Harold Wilson, who now seems to have been a better Prime Minister than he seemed at the time, was fond of brandy, though he wasn’t a drunk like his Foreign Secretary George Brown. (Mogg the Elder said that George Brown drunk was a better man than Harold Wilson sober.) The last Tory Prime Ministers of the twentieth century, Ted Heath, Margaret Thatcher and John Major, were none of them averse to a drop of whisky, more than a drop indeed. Mrs Thatcher, I’ve been told, could, and sometimes would, put away the whisky in a manner and quantity that would have won her the respect of hardened topers in a Glasgow pub, had she ever ventured into one.
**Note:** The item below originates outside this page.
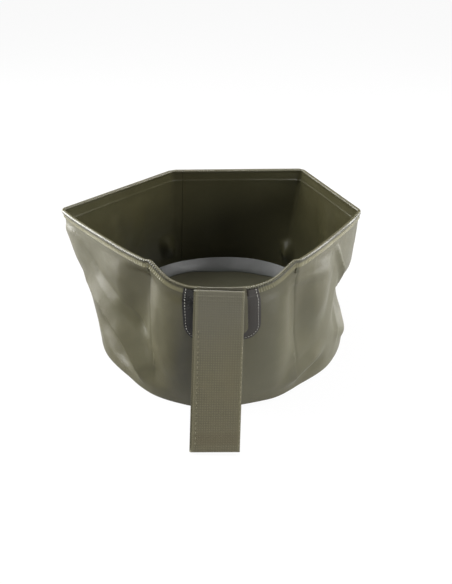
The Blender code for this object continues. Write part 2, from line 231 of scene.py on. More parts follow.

Finally, Charlie Kennedy, the party leader I have most respected in the last twenty years, and the only one to have had the intelligence, common sense and gumption to oppose Tony Blair’s Iraq war, was a Highland Scot with more than a fondness for “the cratur”, but his drinking was deemed unsuitable for our puritanical times, and his timid party pushed him out, something that Liberal Democrat voters have surely had cause to regret.
So, thinking of Charlie, it’s perhaps no surprise that the candidates in the dark comedy of the Tory leadership election may confess to experiments with drugs in their youth, but say nothing about booze. After all, we live in a time when even newspaper offices are dry and a lunchtime sandwich at the desk has replaced a session in El Vino’s, a development which, as much as anything, may account for the decline in quality and circulation of the printed press.
Sadly the only politician now who is happy to be associated with booze and photographed with a pint in his hand is Nigel Farage. Could it be that this is why his new child, the Brexit Party, stands high in the polls. Is there a lesson here for the Tory aspirants? If there is, will they learn it?
* Punch: a humorous weekly, long defunct.